Over time, he said, Tempus hopes to use these data to built predictors of disease severity and therapy effectiveness. “It’s not just about a diagnostic, about whether you are COVID-19 positive or not, it’s about also arming the physician and the patient with data as to what therapeutics are most likely to work and how best to personalize therapy,” he said.
While the company could have implemented a SARS-CoV-2 test with EUA from a commercial provider in its labs, it opted to apply for its own EUA, mainly because at the time it started testing, not many tests had received EUA yet, Lefkofsky said.
Tempus is now working on a version of the test that enables at-home sample collection, which it hopes to bring to market soon. It is also in the midst of validating an assay that combines influenza and SARS-CoV-2 testing.
In addition, the firm is developing its sequencing-based respiratory pathogen panel, which it plans to launch later this year or early next year.

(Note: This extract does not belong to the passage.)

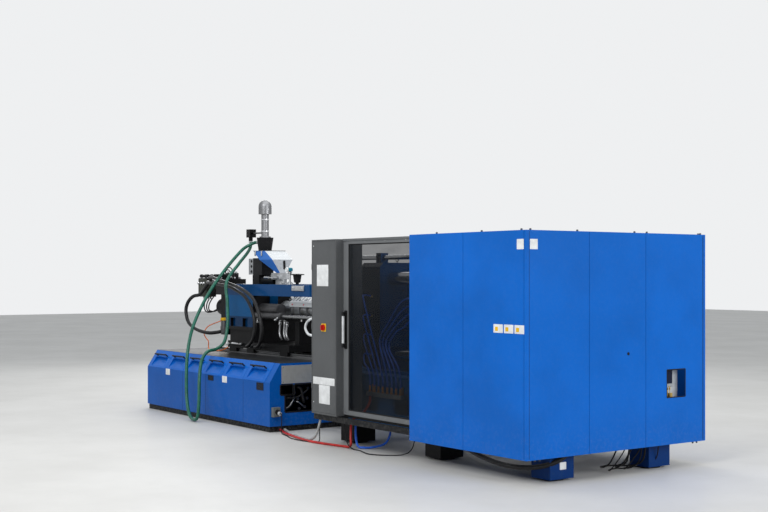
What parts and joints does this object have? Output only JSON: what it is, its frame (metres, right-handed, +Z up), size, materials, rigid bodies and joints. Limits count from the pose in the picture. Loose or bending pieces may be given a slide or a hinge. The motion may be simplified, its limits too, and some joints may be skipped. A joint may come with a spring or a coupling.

Mason said the firm has been considering different versions and is in the process of teasing out which one is the best. A number of companies have put next-gen sequencing respiratory pathogen panels on the market, including Illumina, Twist Bioscience, and Agilent Technologies, and “we’ve been looking at all of these,” he said. Providing the respiratory panel with a short turnaround time will be very important, he added, so the test results remain meaningful for patients.
Meanwhile, Tempus’ COVID-19 data initiative is “moving along well,” Lefkofsky said. The company has signed up several undisclosed academic medical centers and large hospital systems as partners and has been collecting clinical data from more than 10,000 patients so far. For a fraction of these, Tempus will also perform RNA-seq profiling. According to Mason, viral sequencing data and whole-genome sequencing data is also available for some of the patients. The aim is structure and curate the clinical data along with the molecular data.
Mason said one of his primary goals at Tempus – though he is also involved in integrating RNA sequencing into the firm’s cancer diagnostics – is to build the network of patients for the COVID-19 initiative, which aims to grow to 50,000 patients. “My goal is to make it so it’s really a true public-private benefit, so there’s as much data as possible available to as many people as possible to learn as fast as possible about COVID-19,” he said. “It could be useful for vaccines, for treatments, for stratifying high-risk patients.”
Lefkofsky said the project doesn’t have a timeline or an endpoint. “This is simply building the first of its kind large dataset that we think can help answer some questions,” he said.
All of the COVID-19 work is not distracting Tempus from its oncology testing business, though, which has apparently not suffered from the pandemic. “Our cancer business continues to grow at triple-digit rates” and is ahead of plan for 2020, Lefkofsky said.